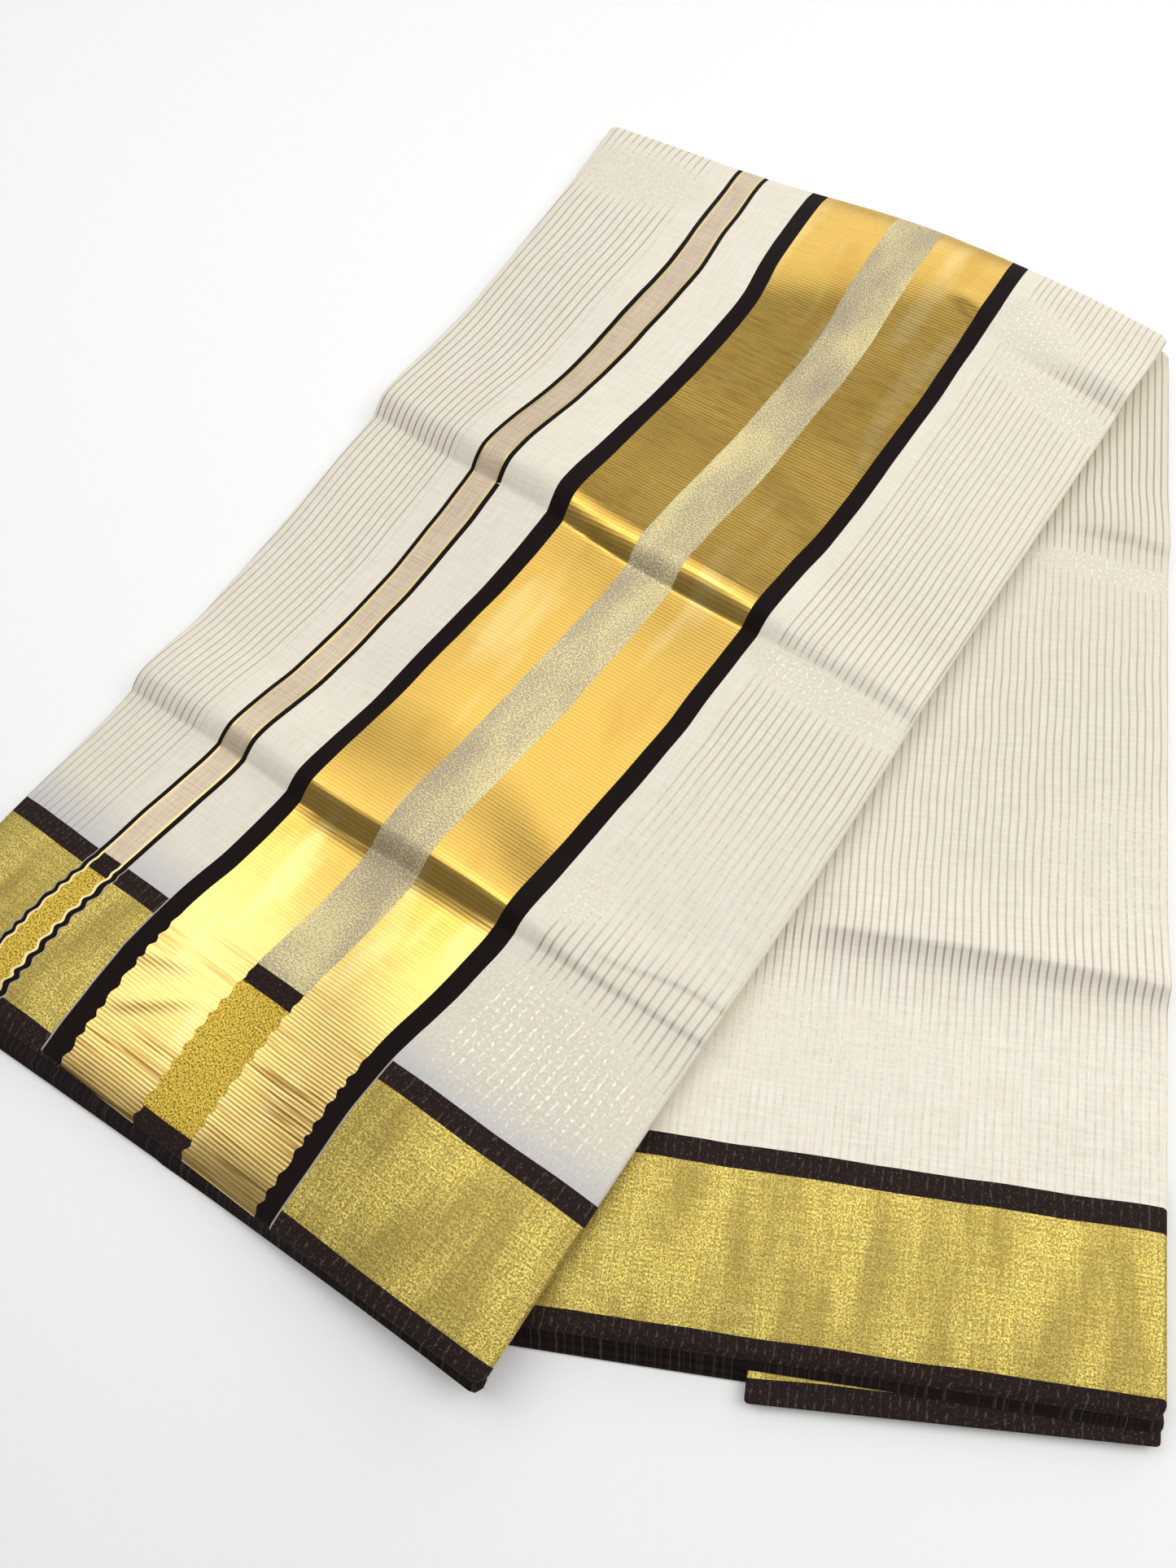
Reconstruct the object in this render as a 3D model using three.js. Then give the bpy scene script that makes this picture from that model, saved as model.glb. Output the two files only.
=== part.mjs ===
// A kasavu saree in fine cream cotton, folded in a stack of long panels and fanned out on a table.
// Sizes in mm. +Z is up, the table is z = 0, +Y runs from the selvedges to the top fold.
// Two stacks show. The pallu end lies on top and to the left, turned back over the body of the saree,
// which fans out to the lower right. The short tail end shows between the body's lower selvedges.
import * as THREE from "three";

// Cloth
const SHEET = 1.4; // wall of a single sheet that shows
const CLEAR = 0.4; // air between two pieces that lie on each other
const ROLL = 2.0; // outer radius of a sheet where it rolls over a fold
const SELVEDGE_LIP = 3.0; // how far a top sheet runs on past the stack at the selvedges
const SELVEDGE_DROOP = 1.8; // and how far that lip hangs
const SHOULDER_BACK = 1.6; // the hidden layers stand back this far under the rolled sheet
const PILLOW = 1.6; // how far the top rounds down at a folded side
const PILLOW_WIDTH = 16;
const PILLOW_LOW = 0.5; // share of that rounding at the selvedge
const REST_GAP = 1.0; // air between the body stack's flat top and the pallu stack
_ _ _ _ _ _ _
Reprint the data above from the opening line to the line holding "import * as", inclusive, and nothing else.

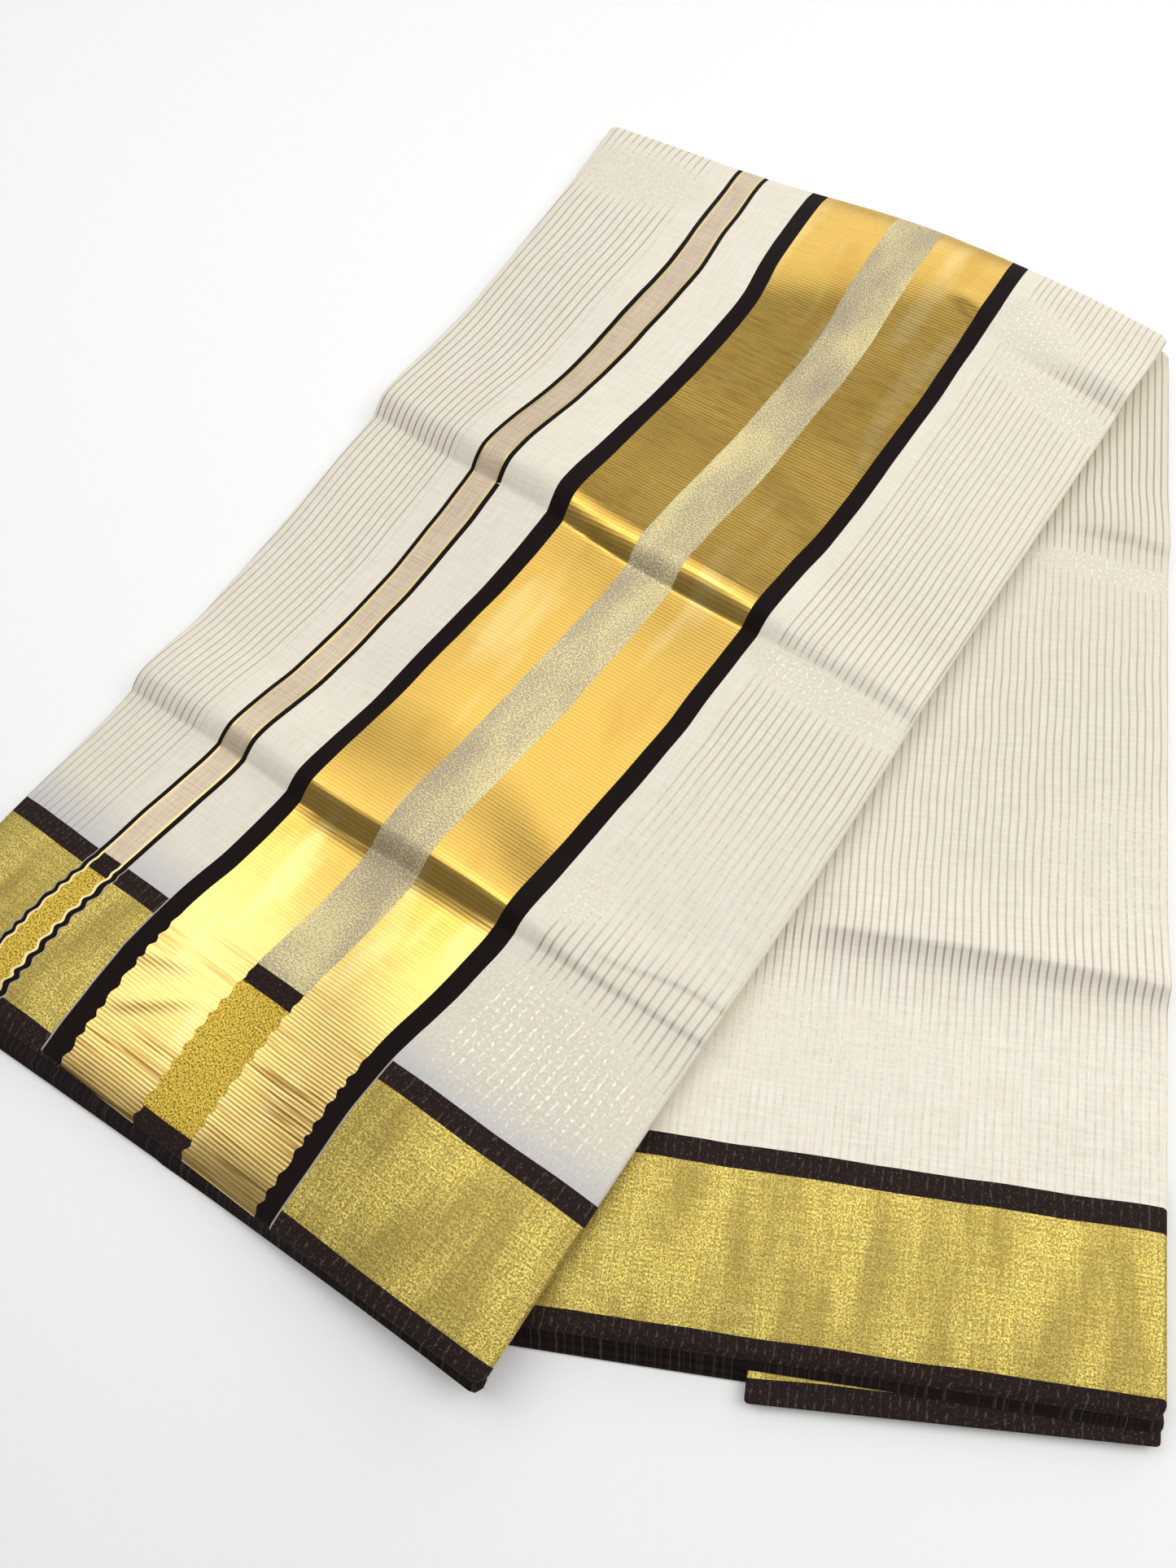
Reconstruct the object in this render as a 3D model using three.js. Then give the bpy scene script that makes this picture from that model, saved as model.glb. Output the two files only.
=== part.mjs ===
// A kasavu saree in fine cream cotton, folded in a stack of long panels and fanned out on a table.
// Sizes in mm. +Z is up, the table is z = 0, +Y runs from the selvedges to the top fold.
// Two stacks show. The pallu end lies on top and to the left, turned back over the body of the saree,
// which fans out to the lower right. The short tail end shows between the body's lower selvedges.
import * as THREE from "three";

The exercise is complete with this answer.